:: GOAL ::
Write out each line of the material again, word for word.

:: DATA SHOWN ::
* START *

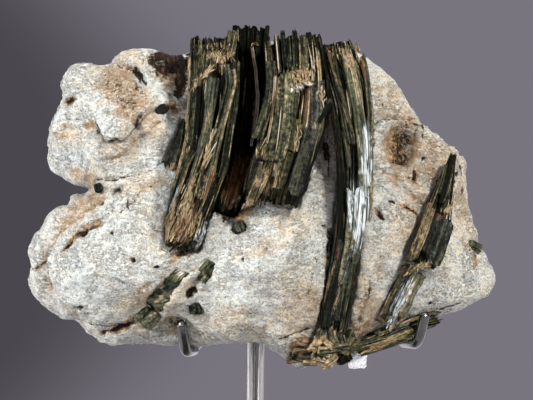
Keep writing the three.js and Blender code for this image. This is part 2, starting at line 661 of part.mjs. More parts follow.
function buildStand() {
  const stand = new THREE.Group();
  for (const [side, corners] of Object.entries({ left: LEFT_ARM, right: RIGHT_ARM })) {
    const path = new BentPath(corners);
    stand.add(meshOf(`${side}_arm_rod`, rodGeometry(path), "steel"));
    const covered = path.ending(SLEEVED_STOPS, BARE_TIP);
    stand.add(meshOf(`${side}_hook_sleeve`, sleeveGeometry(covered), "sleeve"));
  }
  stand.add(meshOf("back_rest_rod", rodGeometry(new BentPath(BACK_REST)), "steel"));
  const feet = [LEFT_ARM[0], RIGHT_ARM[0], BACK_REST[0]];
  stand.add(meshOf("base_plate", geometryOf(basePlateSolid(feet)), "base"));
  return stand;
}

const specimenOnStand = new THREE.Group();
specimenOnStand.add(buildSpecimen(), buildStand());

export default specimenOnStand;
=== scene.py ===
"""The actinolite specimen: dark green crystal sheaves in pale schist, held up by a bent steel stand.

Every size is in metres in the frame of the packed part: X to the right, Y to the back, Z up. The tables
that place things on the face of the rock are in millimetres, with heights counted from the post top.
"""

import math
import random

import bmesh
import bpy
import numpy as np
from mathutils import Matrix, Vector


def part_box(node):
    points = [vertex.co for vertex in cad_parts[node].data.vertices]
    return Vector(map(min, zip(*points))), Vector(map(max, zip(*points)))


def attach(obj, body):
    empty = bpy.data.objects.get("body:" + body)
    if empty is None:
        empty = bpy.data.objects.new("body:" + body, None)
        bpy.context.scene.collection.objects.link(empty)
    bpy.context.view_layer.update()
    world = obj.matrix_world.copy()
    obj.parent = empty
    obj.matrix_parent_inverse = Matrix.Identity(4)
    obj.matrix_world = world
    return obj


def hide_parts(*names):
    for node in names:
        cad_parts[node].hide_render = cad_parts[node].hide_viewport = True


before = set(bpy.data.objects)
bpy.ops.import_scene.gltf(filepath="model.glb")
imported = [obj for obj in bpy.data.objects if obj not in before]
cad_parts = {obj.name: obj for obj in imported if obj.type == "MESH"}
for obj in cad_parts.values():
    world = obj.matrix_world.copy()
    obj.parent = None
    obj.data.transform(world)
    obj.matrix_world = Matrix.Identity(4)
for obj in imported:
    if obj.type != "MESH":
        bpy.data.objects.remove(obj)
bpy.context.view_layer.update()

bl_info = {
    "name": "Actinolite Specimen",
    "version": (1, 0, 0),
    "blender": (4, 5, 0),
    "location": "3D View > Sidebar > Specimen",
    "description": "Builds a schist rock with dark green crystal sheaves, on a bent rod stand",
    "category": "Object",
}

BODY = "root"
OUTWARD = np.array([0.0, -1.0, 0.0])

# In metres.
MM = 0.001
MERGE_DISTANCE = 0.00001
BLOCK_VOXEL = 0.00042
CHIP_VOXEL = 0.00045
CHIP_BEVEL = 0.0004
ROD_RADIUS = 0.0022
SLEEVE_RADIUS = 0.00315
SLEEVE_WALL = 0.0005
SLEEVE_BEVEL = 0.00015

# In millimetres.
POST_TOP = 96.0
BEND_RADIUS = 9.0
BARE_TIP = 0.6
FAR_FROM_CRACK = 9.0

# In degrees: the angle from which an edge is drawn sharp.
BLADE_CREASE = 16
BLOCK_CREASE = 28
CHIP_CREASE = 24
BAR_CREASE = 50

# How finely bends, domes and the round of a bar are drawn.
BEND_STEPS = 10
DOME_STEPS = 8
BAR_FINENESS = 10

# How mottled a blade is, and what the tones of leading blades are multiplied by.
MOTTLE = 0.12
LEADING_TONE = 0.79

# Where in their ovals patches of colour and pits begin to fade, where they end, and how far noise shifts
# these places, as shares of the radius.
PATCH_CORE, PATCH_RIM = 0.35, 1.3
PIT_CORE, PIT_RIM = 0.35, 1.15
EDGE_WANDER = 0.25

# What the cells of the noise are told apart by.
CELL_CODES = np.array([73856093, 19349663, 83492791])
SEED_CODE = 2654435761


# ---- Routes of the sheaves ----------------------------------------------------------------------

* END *

:: PROBLEM SOLUTION ::
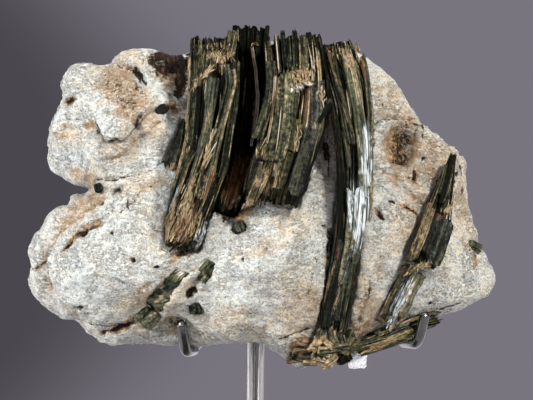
Keep writing the three.js and Blender code for this image. This is part 2, starting at line 661 of part.mjs. More parts follow.
function buildStand() {
  const stand = new THREE.Group();
  for (const [side, corners] of Object.entries({ left: LEFT_ARM, right: RIGHT_ARM })) {
    const path = new BentPath(corners);
    stand.add(meshOf(`${side}_arm_rod`, rodGeometry(path), "steel"));
    const covered = path.ending(SLEEVED_STOPS, BARE_TIP);
    stand.add(meshOf(`${side}_hook_sleeve`, sleeveGeometry(covered), "sleeve"));
  }
  stand.add(meshOf("back_rest_rod", rodGeometry(new BentPath(BACK_REST)), "steel"));
  const feet = [LEFT_ARM[0], RIGHT_ARM[0], BACK_REST[0]];
  stand.add(meshOf("base_plate", geometryOf(basePlateSolid(feet)), "base"));
  return stand;
}

const specimenOnStand = new THREE.Group();
specimenOnStand.add(buildSpecimen(), buildStand());

export default specimenOnStand;
=== scene.py ===
"""The actinolite specimen: dark green crystal sheaves in pale schist, held up by a bent steel stand.

Every size is in metres in the frame of the packed part: X to the right, Y to the back, Z up. The tables
that place things on the face of the rock are in millimetres, with heights counted from the post top.
"""

import math
import random

import bmesh
import bpy
import numpy as np
from mathutils import Matrix, Vector


def part_box(node):
    points = [vertex.co for vertex in cad_parts[node].data.vertices]
    return Vector(map(min, zip(*points))), Vector(map(max, zip(*points)))


def attach(obj, body):
    empty = bpy.data.objects.get("body:" + body)
    if empty is None:
        empty = bpy.data.objects.new("body:" + body, None)
        bpy.context.scene.collection.objects.link(empty)
    bpy.context.view_layer.update()
    world = obj.matrix_world.copy()
    obj.parent = empty
    obj.matrix_parent_inverse = Matrix.Identity(4)
    obj.matrix_world = world
    return obj


def hide_parts(*names):
    for node in names:
        cad_parts[node].hide_render = cad_parts[node].hide_viewport = True


before = set(bpy.data.objects)
bpy.ops.import_scene.gltf(filepath="model.glb")
imported = [obj for obj in bpy.data.objects if obj not in before]
cad_parts = {obj.name: obj for obj in imported if obj.type == "MESH"}
for obj in cad_parts.values():
    world = obj.matrix_world.copy()
    obj.parent = None
    obj.data.transform(world)
    obj.matrix_world = Matrix.Identity(4)
for obj in imported:
    if obj.type != "MESH":
        bpy.data.objects.remove(obj)
bpy.context.view_layer.update()

bl_info = {
    "name": "Actinolite Specimen",
    "version": (1, 0, 0),
    "blender": (4, 5, 0),
    "location": "3D View > Sidebar > Specimen",
    "description": "Builds a schist rock with dark green crystal sheaves, on a bent rod stand",
    "category": "Object",
}

BODY = "root"
OUTWARD = np.array([0.0, -1.0, 0.0])

# In metres.
MM = 0.001
MERGE_DISTANCE = 0.00001
BLOCK_VOXEL = 0.00042
CHIP_VOXEL = 0.00045
CHIP_BEVEL = 0.0004
ROD_RADIUS = 0.0022
SLEEVE_RADIUS = 0.00315
SLEEVE_WALL = 0.0005
SLEEVE_BEVEL = 0.00015

# In millimetres.
POST_TOP = 96.0
BEND_RADIUS = 9.0
BARE_TIP = 0.6
FAR_FROM_CRACK = 9.0

# In degrees: the angle from which an edge is drawn sharp.
BLADE_CREASE = 16
BLOCK_CREASE = 28
CHIP_CREASE = 24
BAR_CREASE = 50

# How finely bends, domes and the round of a bar are drawn.
BEND_STEPS = 10
DOME_STEPS = 8
BAR_FINENESS = 10

# How mottled a blade is, and what the tones of leading blades are multiplied by.
MOTTLE = 0.12
LEADING_TONE = 0.79

# Where in their ovals patches of colour and pits begin to fade, where they end, and how far noise shifts
# these places, as shares of the radius.
PATCH_CORE, PATCH_RIM = 0.35, 1.3
PIT_CORE, PIT_RIM = 0.35, 1.15
EDGE_WANDER = 0.25

# What the cells of the noise are told apart by.
CELL_CODES = np.array([73856093, 19349663, 83492791])
SEED_CODE = 2654435761


# ---- Routes of the sheaves ----------------------------------------------------------------------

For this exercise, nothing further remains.